Entre-temps, les divergences s’expriment au sein même de la famille. « Ils doivent mourir », affirment l’un des fils de Liat et Aviv, à propos des terroristes du Hamas ; lui-même a échappé à la mort ou l’enlèvement le 7 octobre. « On est dirigés par des fous, que ce soit du côté israélien et palestinien », estime quant à lui son grand-père, le père de Liat.

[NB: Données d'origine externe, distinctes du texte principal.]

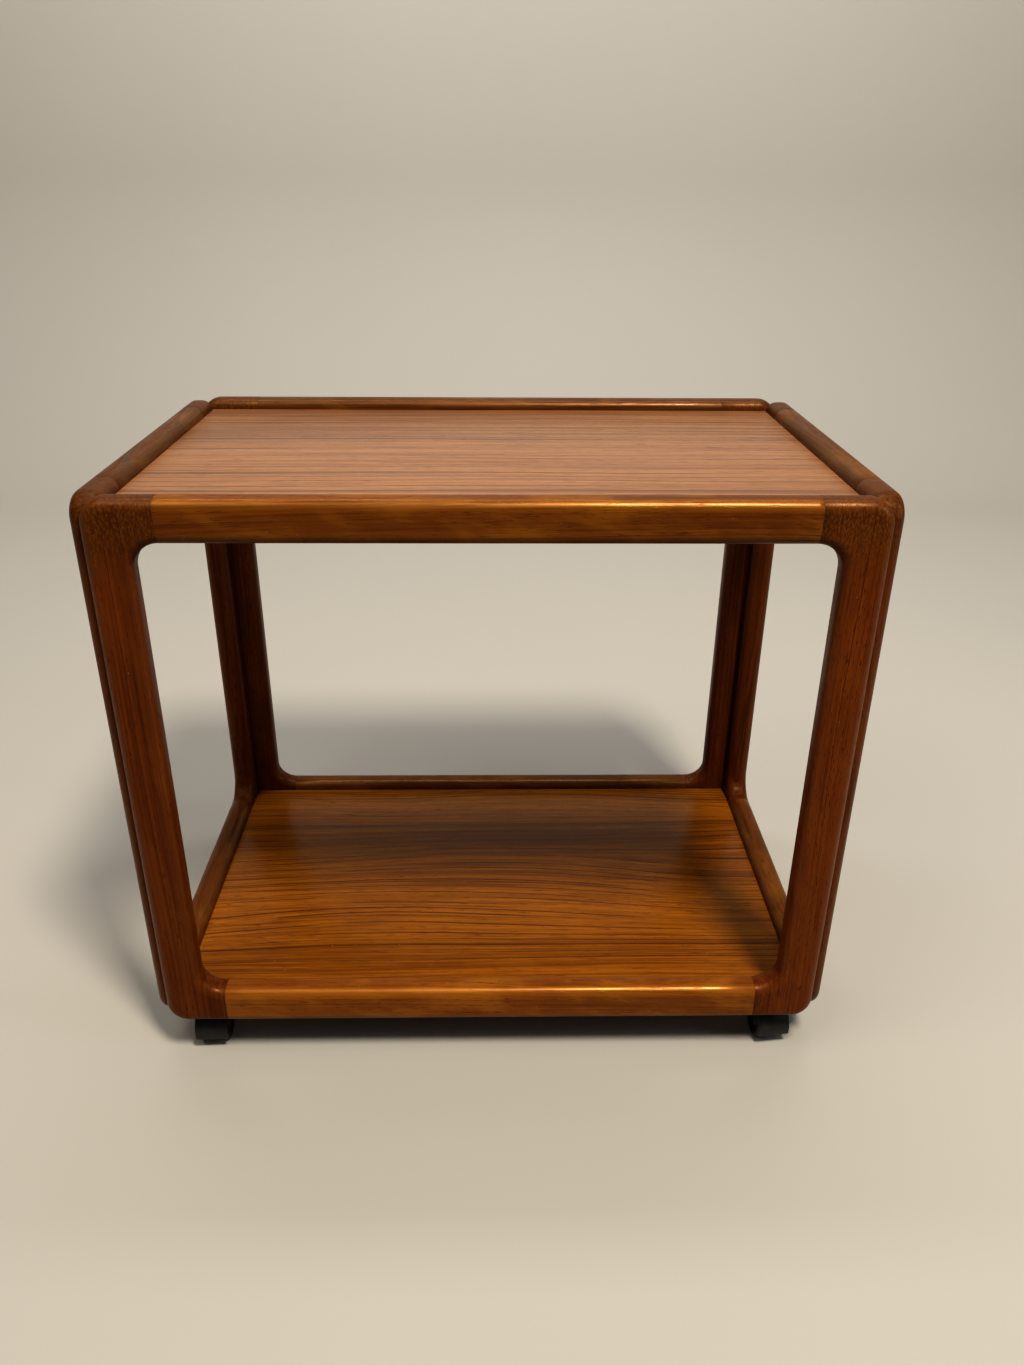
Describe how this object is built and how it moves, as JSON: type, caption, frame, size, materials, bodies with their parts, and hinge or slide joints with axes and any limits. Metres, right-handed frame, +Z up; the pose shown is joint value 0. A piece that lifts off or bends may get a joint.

Son « message de paix et de réconciliation » n’est pas audible lors d’une tournée de sensibilisation aux Etats-Unis, où une délégation de familles d’otages rencontre des élus, des médias, la communauté juive, le président Biden lui-même. Engagé politiquement, le vieil homme est à contre-courant du discours officiel du Premier ministre Benjamin Netanyahou, qu’il traite de « fucking idiot » : « Les otages ne sont pas au programme de Bibi ». Mais tous dans la famille se questionnent sur l’utilité de leur engagement, de leur mobilisation, si ce n’est d’obtenir la libération de leur chère Liat, mais bien incapable de briser « le cercle vicieux de la violence ».

Retour en Normandie avec « Why we dream », réalisé par Meredith Danluck, qui a suivi un groupe de vétérans américains, lors de la commémoration des 80 ans du Débarquement. Médaille bien en vue sur leur veste, ils étaient quelques-uns à accompagner la réalisatrice sur le tapis rouge du Festival. De très vieux messieurs revenus en pays normand, si proches des sanglantes et fameuses plages, « paysages marqués par la guerre », à tout jamais.

Patrick TARDIT

Festival du Cinéma Américain à Deauville, jusqu’au 14 septembre, www.festival-deauville.com

Pour « Why we dream », Meredith Danluck, a suivi un groupe de vétérans américains, lors de la commémoration des 80 ans du Débarquement en Normandie.